Der Boden unter Saint-Romain-de-Jalionas birgt Geschichten aus Jahrhunderten – und nun auch die Spuren eines beunruhigenden Verbrechens. Ende März wurde der gallo-römische Fundort im Département Isère das Ziel illegaler Ausgrabungen. Ein drastischer Fall, der Archäologen wie Kulturfreunde gleichermaßen erschüttert.
Robert Royet, erfahrener Archäologe und früherer Konservator des französischen Kulturministeriums, kennt jeden Stein dieses Areals. Seit 2020 gräbt er hier, entblättert Schicht für Schicht das Leben vergangener Epochen. Doch am 26. März, als er zurückkehrt, erwartet ihn kein Fund der Freude – sondern Verwüstung. Mit bloßem Auge erkennt er die unautorisierten Eingriffe: Spuren von Spaten, lose Erde, zerstörter Boden.
Am schlimmsten betroffen? Ein Abschnitt der Stätte, der eindeutig als rituelle Opferstätte identifiziert wurde – ein heiliger Ort, der jetzt entweiht und geplündert daliegt.
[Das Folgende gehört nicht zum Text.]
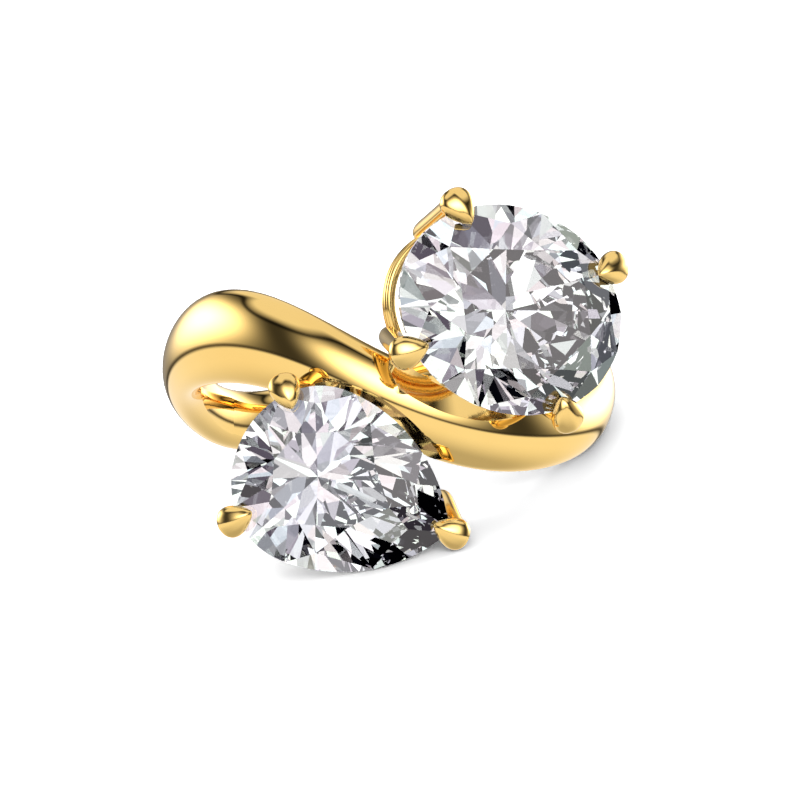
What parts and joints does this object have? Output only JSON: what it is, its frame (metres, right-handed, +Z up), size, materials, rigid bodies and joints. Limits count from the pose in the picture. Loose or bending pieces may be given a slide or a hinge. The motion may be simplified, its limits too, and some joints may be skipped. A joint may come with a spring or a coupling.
{
  "type": "toi et moi ring",
  "caption": "Toi et moi ring in polished yellow gold: an S-shaped bypass band that carries an oval brilliant in a claw basket beside a pear brilliant in a claw basket.",
  "frame": {"origin": "middle of the bounding box's underside, on the table that the ring lies on", "axes": "Z up from the table; the stones face mainly -Y; the oval stone lies towards +X and the pear stone towards -X; the finger axis leans about 21 degrees from Z"},
  "size_m": [0.0218, 0.024, 0.0151],
  "materials": {
    "yellow_gold": "mirror polish, 18 carat yellow gold",
    "diamond_oval": "brilliant cut, clear",
    "diamond_pear": "brilliant cut, clear"
  },
  "bodies": {
    "root": {"shank_and_settings": "yellow_gold", "oval_stone": "diamond_oval", "pear_stone": "diamond_pear"}
  },
  "joints": []
}
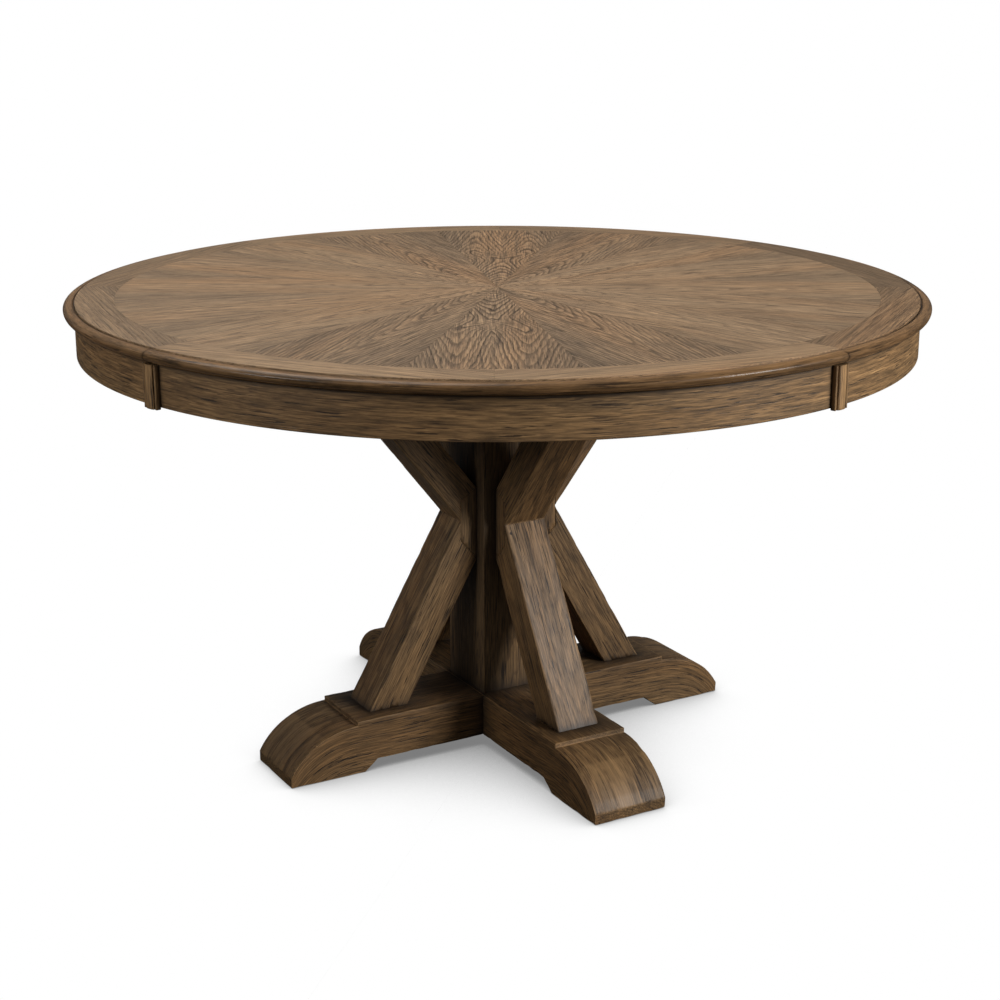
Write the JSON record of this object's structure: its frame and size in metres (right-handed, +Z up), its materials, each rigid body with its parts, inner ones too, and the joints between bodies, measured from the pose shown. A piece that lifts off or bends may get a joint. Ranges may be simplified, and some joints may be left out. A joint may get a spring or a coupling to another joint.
{
  "type": "round pedestal table",
  "caption": "Round wooden dining table with a sunburst top, a reeded apron and a post with leaning braces on a low cross of feet.",
  "frame": {"origin": "on the floor, under the middle of the post", "axes": "+Z up through the post to the tabletop; the four arms of the pedestal lie along +X, +Y, -X and -Y"},
  "size_m": [1.372, 1.372, 0.762],
  "materials": {
    "field_oak": "matt weathered oak, book-matched crown-cut grain",
    "border_oak": "matt weathered oak, straight grain",
    "edge_oak": "matt oak with dark glaze",
    "apron_oak": "matt oak with dark glaze",
    "base_oak": "matt brown oak, worn edges",
    "core_board": "raw board",
    "hidden_wood": "planed, unfinished",
    "steel": "zinc plated"
  },
  "bodies": {
    "root": {"apron_1": "apron_oak", "apron_2": "apron_oak", "apron_3": "apron_oak", "apron_4": "apron_oak", "apron_block_1": "apron_oak", "apron_block_2": "apron_oak", "apron_block_3": "apron_oak", "apron_block_4": "apron_oak", "border_segment_1": "border_oak", "border_segment_2": "border_oak", "border_segment_3": "border_oak", "border_segment_4": "border_oak", "border_segment_5": "border_oak", "border_segment_6": "border_oak", "border_segment_7": "border_oak", "border_segment_8": "border_oak", "centre_post": "base_oak", "edge_moulding_1": "edge_oak", "edge_moulding_2": "edge_oak", "edge_moulding_3": "edge_oak", "edge_moulding_4": "edge_oak", "foot_beam_lower": "base_oak", "foot_beam_upper": "base_oak", "hub_block_1": "base_oak", "hub_block_2": "base_oak", "hub_block_3": "base_oak", "hub_block_4": "base_oak", "lower_brace_1": "base_oak", "lower_brace_2": "base_oak", "lower_brace_3": "base_oak", "lower_brace_4": "base_oak", "post_bolt_foot": "steel", "post_bolt_top": "steel", "sunburst_wedge_01": "field_oak", "sunburst_wedge_02": "field_oak", "sunburst_wedge_03": "field_oak", "sunburst_wedge_04": "field_oak", "sunburst_wedge_05": "field_oak", "sunburst_wedge_06": "field_oak", "sunburst_wedge_07": "field_oak", "sunburst_wedge_08": "field_oak", "sunburst_wedge_09": "field_oak", "sunburst_wedge_10": "field_oak", "sunburst_wedge_11": "field_oak", "sunburst_wedge_12": "field_oak", "sunburst_wedge_13": "field_oak", "sunburst_wedge_14": "field_oak", "sunburst_wedge_15": "field_oak", "sunburst_wedge_16": "field_oak", "top_bearer_lower": "hidden_wood", "top_bearer_upper": "hidden_wood", "top_core": "core_board", "top_screw_1": "steel", "top_screw_2": "steel", "top_screw_3": "steel", "top_screw_4": "steel", "upper_brace_1": "base_oak", "upper_brace_2": "base_oak", "upper_brace_3": "base_oak", "upper_brace_4": "base_oak"}
  },
  "joints": []
}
Die Täter hatten es offenbar gezielt auf wertvolle Objekte abgesehen.
Ein archäologischer Albtraum.
Was diesen Fundort so besonders macht? Saint-Romain-de-Jalionas ist mehr als nur ein paar Mauerreste. Hier stand einst eine ausgedehnte Villa, die von der gallischen bis zur mittelalterlichen Zeit kontinuierlich bewohnt war – ein seltener Glücksfall für Historiker. Inmitten dieser Villa liegt ein Heiligtum, ein Kultbereich, der zu den seltensten seiner Art in Südfrankreich zählt. Man stelle sich vor, wie viele Einblicke in religiöse Praktiken, Alltagsleben und soziale Strukturen dieser Ort bietet – oder besser gesagt: bot.
Denn jede illegale Grabung zerstört mehr als nur Erde.
Sie reißt den Objekten ihren Zusammenhang aus dem Leib. Ein Fund ohne Kontext ist wie ein Buch ohne Seitenzahlen – man kann’s lesen, aber versteht kaum, was vorne und hinten ist. Für die Forschung ist das fatal. Der wissenschaftliche Wert sinkt ins Bodenlose.
Besonders alarmierend: Der Trend nimmt zu. Metalldetektoren sind mittlerweile erschwinglich und leicht verfügbar. Kombiniert mit gierigen Sammlerhänden und Unwissenheit oder Gleichgültigkeit gegenüber dem kulturellen Wert – ein toxisches Gemisch. Und das nicht nur in Frankreich.
Saint-Romain-de-Jalionas ist eigentlich gut geschützt. Der Ort ist gekennzeichnet, während der Europäischen Tage des Kulturerbes für Besucher geöffnet – eine Einladung an alle, Geschichte zu erleben, ohne sie zu beschädigen. Doch diesmal hat selbst dieser Rahmen nicht gereicht, um die Vandalen abzuhalten.
Was nun?
Royet und die Gemeinde haben Anzeige erstattet. Die Gendarmerie ermittelt. Doch der Schaden ist angerichtet. Die Fragen nach dem „Warum?“ und „Wer?“ stehen im Raum – aber noch drängender ist vielleicht: Wie lässt sich das in Zukunft verhindern?
Schutzmaßnahmen allein reichen offenbar nicht mehr aus. Es braucht auch eine breite gesellschaftliche Sensibilisierung. Denn der wahre Schatz dieser Stätten liegt nicht im Gold oder Bronze, sondern im Wissen, das sie uns schenken – wenn wir sie mit Respekt behandeln.
Ein Denkmal ist kein Selbstbedienungsladen für Schatzsucher.
Hier braucht es Aufklärung. Schon in den Schulen sollte vermittelt werden, wie bedeutsam archäologische Orte für unser Verständnis der Vergangenheit sind. Vielleicht sollte man auch mal einen Metalldetektor nicht nur als Spielzeug, sondern als potenzielle Waffe gegen das kulturelle Erbe begreifen.
Was bleibt, ist der Appell: Achtet diese Orte. Denn wer die Spuren der Geschichte verwischt, löscht nicht nur Vergangenheit – er raubt auch der Zukunft ihre Geschichten.
Und mal ehrlich: Wollen wir das wirklich?